What is depicted or shown on TV, radio and other media platforms can fascinate, disgust and influence us. As viewers and consumers in the media arena, we, the audience, can sometimes be blind to an obvious prejudice or bias, in what is being shown to us. Scroll below to learn more on one such media syndrome.
Media coverage, in the form of television and radio news reports, special features, newspaper reports, magazine articles, Internet news and videos and even the writings of the blogosphere can be biased. Perhaps biased is a harsh word, sometimes the media can be very centered or concentrated in its viewpoint. A broad example of such media centering, is best shown through media reports about the lives of celebrities.
Take any married celeb couple, they may be recently married or in a mature marriage and the media is heavily focused on predicting the demise of their marriage, snooping out chances for an affair or foreseeing signs of married strife. This is just one example of media bias. Another typical, practically ancient bias is the MWWS or Missing White Woman Syndrome, also known as Missing White Girl Syndrome or Missing Pretty Girl Syndrome.
The Missing Pretty Girl Syndrome
This is not a syndrome where only white women seems to go missing but rather a syndrome that afflicts most media coverage of recent and older times. This term is used to illustrate the vast and obviously greater proportion of media coverage and notoriety, a missing white woman case receives as opposed to any other missing person case. So basically the media bias centers around cases involving white women who are missing, with the coverage being larger and more focused or specialized.
In comparison, cases of non white or male missing persons are ignored or covered to a very small degree. A missing person is a missing person, be it black or white or male or female, can the media actually be biased in its coverage? Can certain missing person cases be fawned over and hyped and publicized excessively over other cases, just because of the ethnicity and look of the victim?

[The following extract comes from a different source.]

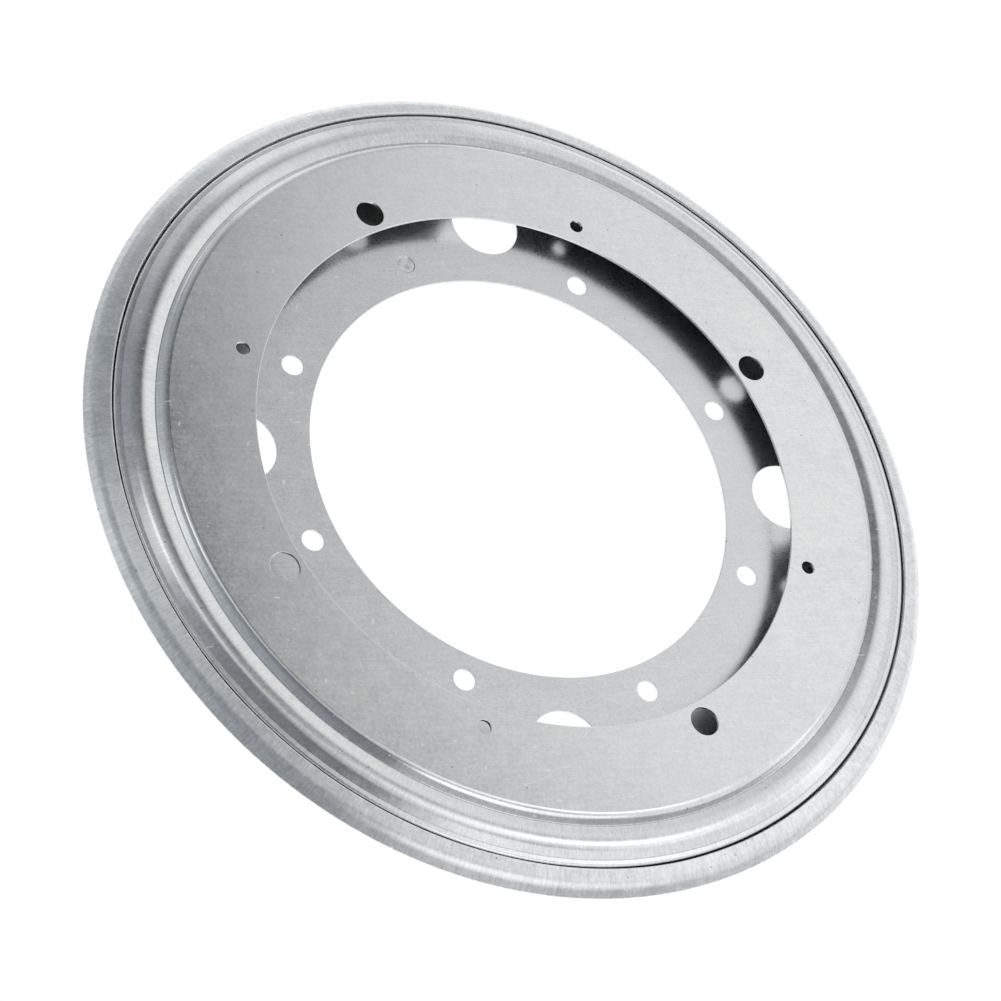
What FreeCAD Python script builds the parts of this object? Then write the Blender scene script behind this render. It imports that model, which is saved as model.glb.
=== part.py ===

Examples of the Missing Pretty Girl Syndrome
The following examples will illustrate this media coverage gap better:
Laci Peterson was 7 and a half months pregnant when she went missing in December 2002 in California. Her story made the media go berserk. It was a piteous case indeed, young, white pregnant woman missing, distraught husband and family. Then 4 months later, her body washed up on a beach in San Francisco. This was truly a horrific crime, her husband was found guilty and convicted for killing her and their unborn son. A few months before Laci’s case, Evelyn Hernandez went missing in San Francisco.
She was nine months pregnant and her 5 year old son Alex was missing as well. She was also young, working as a nurse. Yet her story featured twice on America’s Most Wanted and though her body was found, her son still remains missing. There was a very big difference in the amount of media coverage given to 2 very similar cases and critics put it down to the fact that Laci was white and Evelyn Hernandez was South American.
In May 2005, bright and pretty high school student Natalee Holloway went missing in Aruba, while on a trip. This time, powerful networks like Fox News and CNN covered the story and drowned the airwaves with endless and continuous reports about the missing teen. The most newsworthy and news-breaking story at that time was this case. In contrast, the story of LaToyia Figueroa, a Hispanic-African-American woman, who disappeared in 2005 in Philadelphia, received minimal coverage.
Figueroa was 5 months pregnant at the time and was found dead, a month after her disappearance. Her case was largely unknown and it was only after local bloggers spread the word extensively on the Internet, did the media focus their spotlight on this missing person incident.
Even with children, this media bias appears to exist. Take the case of Jada Justice. This two-year-old African-American went missing in June 2009 and a large-scale search for her took place in the town of Gary, Indiana. While the local news stations and media bodies did cover the story, it never garnered national attention, the way the Caylee Anthony disappearance case did and still does. Different crimes, different results but when and as the story is covered, some features appears to be the same, the victims are mostly:
- White, female and young
- Coming from middle class or wealthy backgrounds
- Reasonably attractive and appealing
- Clean-cut and family oriented
- A mystery lies behind their disappearance
Media coverage and reporting is crucial in missing people cases, as they help in spreading awareness of the case and so help law enforcement forces in learning and gathering information. A picture of a missing woman displayed on a news channel could result in someone identifying her and coming to her aid. So when coverage is biased or less, such that one case gets completely ignored, it hurts the chances of saving the victim or catching those who committed the crime.
Plus, don’t other groups of people deserve sympathy, attention and fair media coverage? What about missing white males or missing minorities or anyone other that a white female? Is everything the media does based on increasing ratings and viewership numbers or garnering national attention? What has happened to fairness and truthfulness in the field of journalism? It is a sad day, when viewers and readers must doubt the authenticity and fairness of media reports as being prejudiced and tainted, all in a desperate race to increase ratings.